All these types of programs are steeped in the “what should you do type scenario”. With around 70% of the worlds population living in urban areas and the balance very seldom finding themselves shipwrecked on some desert island. I don’t see how these types of programs are still relevant.(Honestly I am getting a bit tired of seeing a guy whittle two sticks thus miraculously making a boat to find rescue). I would be hard pressed to leave a island with shelter and fresh water to spend my last days drifting around sun burnt, sea sick and sleep deprived. Then again, that’s just me.

I have always thought that the toughest survival challenges we face today are in fact more urban based. With this in mind, how long would a guy last if he was dropped in some foreign city with nothing but his wits? No passport, ID book or qualifications, nothing to his name. Homeless, alone and without employment how long would it be before you walked passed him curled up in a gutter, hopeless and desperate.
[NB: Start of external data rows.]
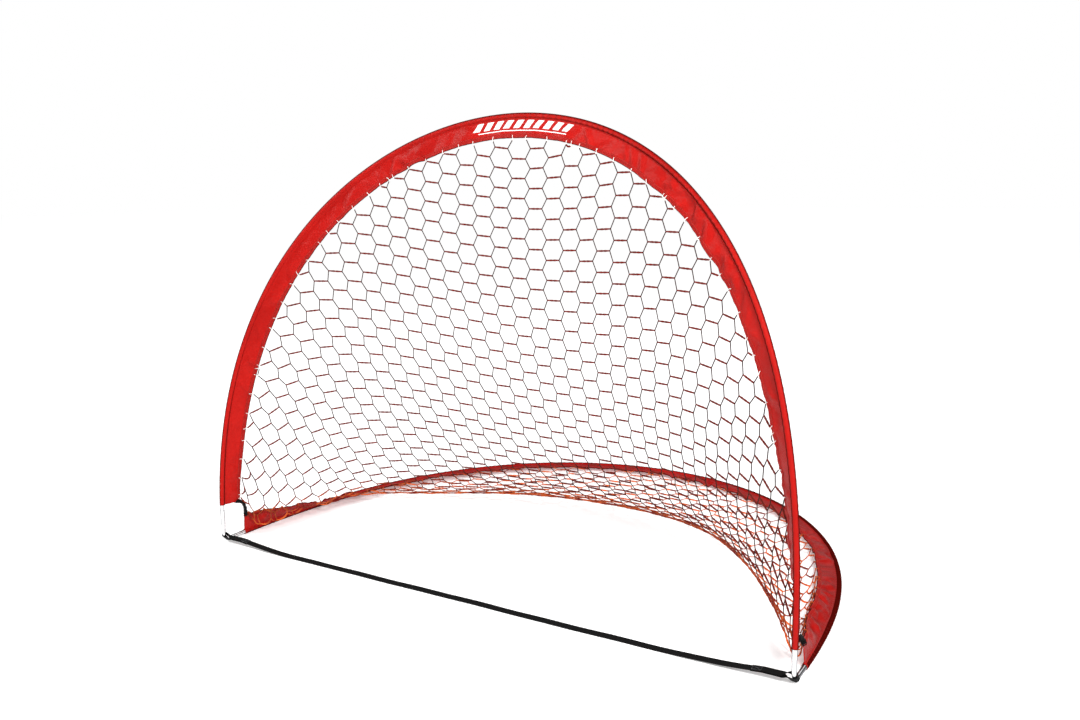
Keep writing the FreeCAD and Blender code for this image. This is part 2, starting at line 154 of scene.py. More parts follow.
class Hoop:
    """Places on a hoop by its length from the right elbow, over the crown, to the left elbow."""

    def __init__(self, upright, right_start, left_start):
        self.upright = upright
        self.start = right_start
        self.total = 2 * ARCH.length[-1]
        self.end = self.total - left_start

    def frame_at(self, where):
        """Rod centre, rod direction, inward direction and face normal, one row per place."""
        where = np.asarray(where, float)
        side = np.where(where <= self.total / 2, 1.0, -1.0)
        near = np.minimum(where, self.total - where)
        x = np.interp(near, ARCH.length, ARCH.x) * side
        rise = np.interp(near, ARCH.length, ARCH.rise)
        angle = np.interp(near, ARCH.length, ARCH.angle)
        zero = np.zeros_like(x)
        across = np.stack([np.ones_like(x), zero, zero], 1)
        if self.upright:
            turn = 2 * LEAN_RATE * rise
            flat = np.sqrt(1 - turn ** 2)
            height = rise / 2 * flat + np.arcsin(turn) / (4 * LEAN_RATE)
            centre = np.stack([x, LEAN_START + LEAN_RATE * rise ** 2, height], 1)
            up = np.stack([zero, turn, flat], 1)
            back = np.stack([zero, flat, -turn], 1)
            fade = np.exp(-np.maximum(rise - FOLD.z, 0) / FRONT_TWIST_DECAY)
            twist = FRONT_REST + (FRONT_TWIST - FRONT_REST) * fade
        else:
            centre = np.stack([x, rise, zero + REAR_AXIS_HEIGHT], 1)
            up = np.stack([zero, zero + 1, zero], 1)
            back = np.stack([zero, zero, zero + 1], 1)
            fade = np.exp(-(rise - REAR_SLEEVE_START) / REAR_TWIST_DECAY)
            twist = REAR_REST + (REAR_TWIST - REAR_REST) * fade
        sine, cosine = (np.sin(angle) * side)[:, None], np.cos(angle)[:, None]
        along = (up * cosine - across * sine) * side[:, None]
        inward = -across * cosine * side[:, None] - up * np.sin(angle)[:, None]
        inward = inward * np.cos(twist)[:, None] + back * np.sin(twist)[:, None]
        face = np.cross(along, inward)
        return centre, along, inward, face


FRONT = Hoop(True, FOLD.z - SLEEVE_SLIP, FOLD.z)
REAR = Hoop(False, REAR_SLEEVE_START, REAR_SLEEVE_START)


# ---- mesh helpers --------------------------------------------------------------------------------
def new_object(name, verts, faces, material, uvs=None, smooth=True):
    mesh = bpy.data.meshes.new(name)
    mesh.from_pydata(np.asarray(verts, float).reshape(-1, 3).tolist(), [], faces)
    mesh.materials.append(material)
    if uvs is not None:
        corner = np.zeros(len(mesh.loops), np.int32)
        mesh.loops.foreach_get("vertex_index", corner)
        layer = mesh.uv_layers.new(name="cloth")
        layer.data.foreach_set("uv", np.asarray(uvs, np.float32)[corner].ravel())
    mesh.polygons.foreach_set("use_smooth", np.full(len(mesh.polygons), smooth))
    mesh.update()
    obj = bpy.data.objects.new(name, mesh)
    bpy.context.scene.collection.objects.link(obj)
    return obj


def skin_faces(tubes, rings, sides, closed=False):
    """Faces of tubes whose vertices run tube by tube, ring by ring, with flat ends unless closed."""
    index = np.arange(tubes * rings * sides).reshape(tubes, rings, sides)
    turned = np.roll(index, -1, axis=2)
    if closed:
        quads = np.stack([index, turned, np.roll(turned, -1, 1), np.roll(index, -1, 1)], -1)
        return quads.reshape(-1, 4).tolist()
    quads = np.stack([index[:, :-1], turned[:, :-1], turned[:, 1:], index[:, 1:]], -1)
    ends = np.concatenate([index[:, 0, ::-1], index[:, -1]])
    return quads.reshape(-1, 4).tolist() + ends.tolist()


def unit(v):
    return v / np.maximum(np.linalg.norm(v, axis=-1, keepdims=True), 1e-12)


def smooth_step(t):
    t = np.clip(t, 0, 1)
    return t * t * (3 - 2 * t)


def tube_rings(paths, radius, sides, lobes=0.0, turns=0.0, guide=None, closed=False):
    """Rings round paths of shape (tubes, rings, 3). Lobes and turns make a twisted double thread."""
    tangent = unit(np.gradient(paths, axis=1))
    if closed:
        tangent = unit(np.roll(paths, -1, axis=1) - np.roll(paths, 1, axis=1))
    if guide is None:
        chord = unit(paths[:, -1:] - paths[:, :1])
        guide = np.where(np.abs(chord[..., 2:]) > 0.9, [1.0, 0.0, 0.0], [0.0, 0.0, 1.0])
    normal = unit(guide - tangent * np.sum(guide * tangent, -1, keepdims=True))
    binormal = np.cross(tangent, normal)
    angle = np.arange(sides) * 2 * math.pi / sides
    along = np.linspace(0, 1, paths.shape[1])[:, None]
    reach = 1 + lobes * np.cos(2 * (angle - turns * 2 * math.pi * along))
    reach = (reach * np.asarray(radius).reshape(-1, 1))[None, ..., None]
    around = (normal[:, :, None] * np.cos(angle)[:, None]
              + binormal[:, :, None] * np.sin(angle)[:, None])
    return paths[:, :, None] + reach * around


def tube_object(name, paths, radius, sides, material, lobes=0.0, turns=0.0, guide=None,
                closed=False):
    paths = np.asarray(paths, float)
    rings = tube_rings(paths, radius, sides, lobes, turns, guide, closed)
    faces = skin_faces(len(paths), paths.shape[1], sides, closed)
    return new_object(name, rings, faces, material)


def bowed_paths(first, middle, last, count):
    """Smooth paths through three points each, as (tubes, count, 3)."""
    t = np.linspace(0, 1, count)[None, :, None]
    control = (2 * middle - (first + last) / 2)[:, None]
    return (1 - t) ** 2 * first[:, None] + 2 * t * (1 - t) * control + t ** 2 * last[:, None]


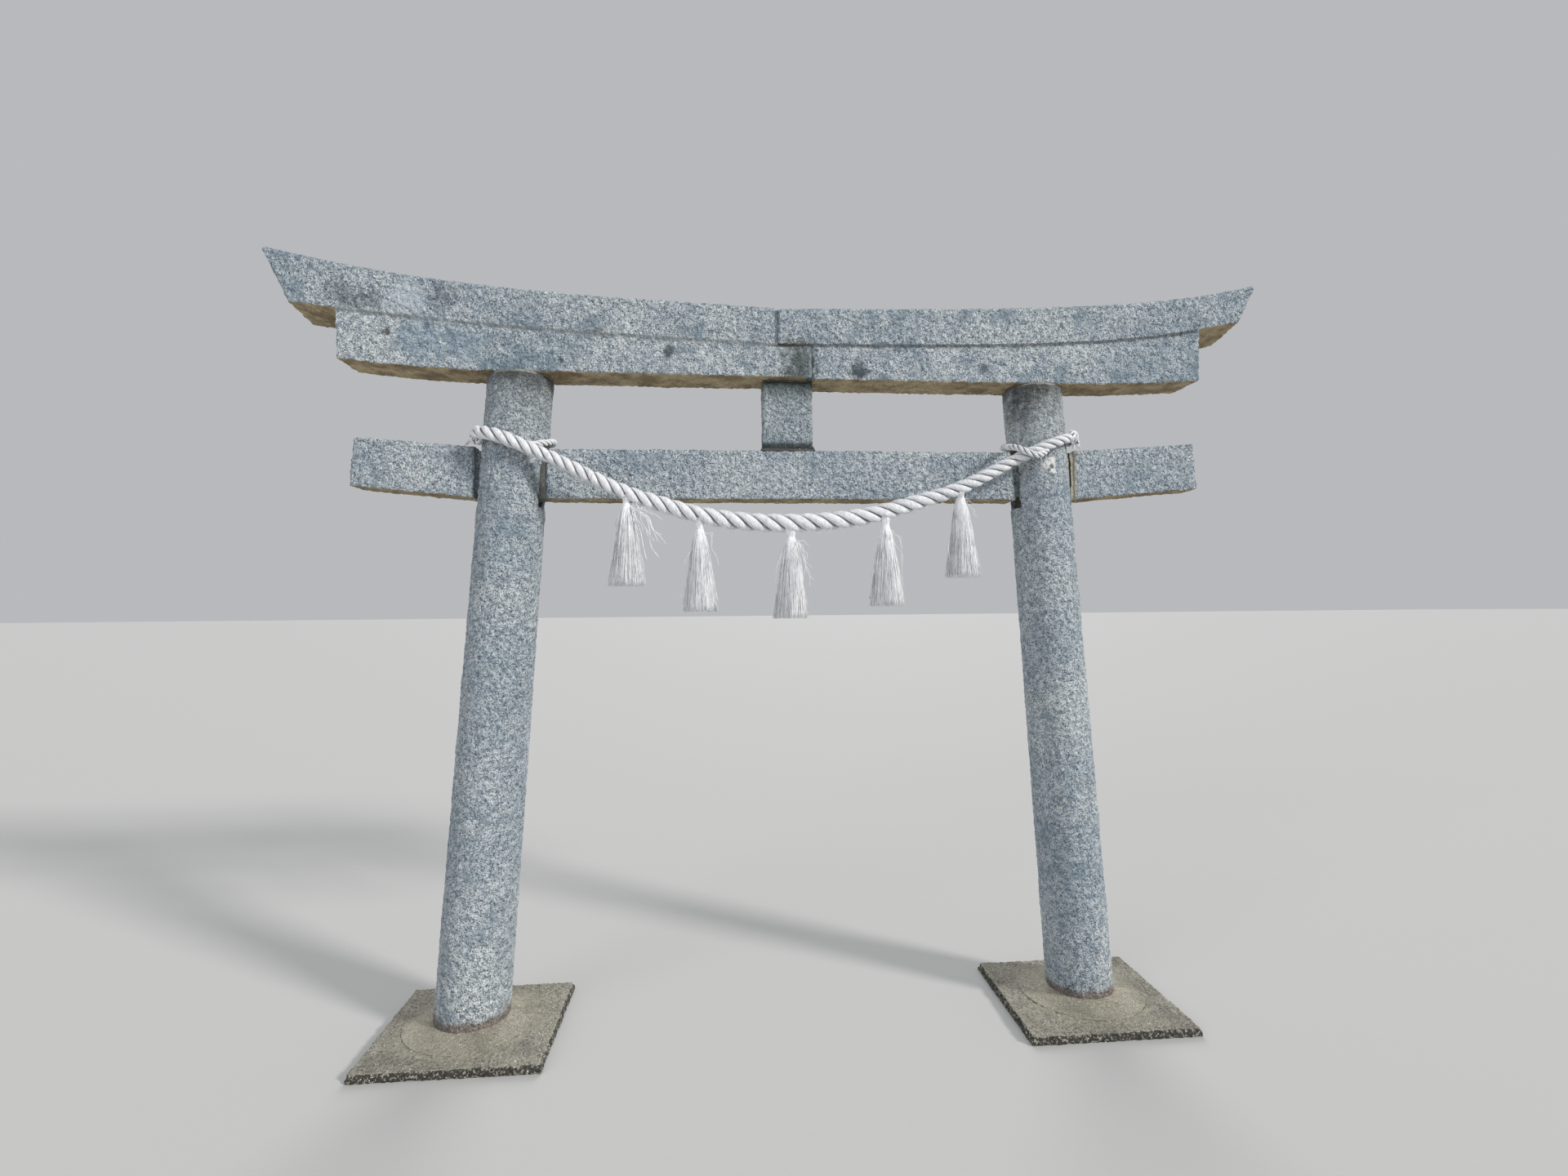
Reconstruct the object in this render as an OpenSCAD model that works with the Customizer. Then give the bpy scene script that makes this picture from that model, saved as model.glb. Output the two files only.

Somewhere in our vast history of evolution we made a wrong turn. At some stage we decided not to judge a man on character or virtue but rather by the coin in his pocket. Survival challenges are no longer finding food and shelter in the typical sense, more about making sure you manage to make enough money to retire. Poverty as well as lack of broad based education are the leading threats to our environment and in turn humanity. Historically we would roam in small groups, each and every person fulfilling their role in the tribe. Each member a key component to the survival of the group as a whole. Now we have thousands of over qualified people applying to the same menial position. As population densities rage ever higher each day I am surprised that the statistics for crime , domestic violence as well as substance abuse are not much higher. Then again would the harsh reality and truth of this be to much to watch in the name of entertainment.

All being said this is just my humble opinion.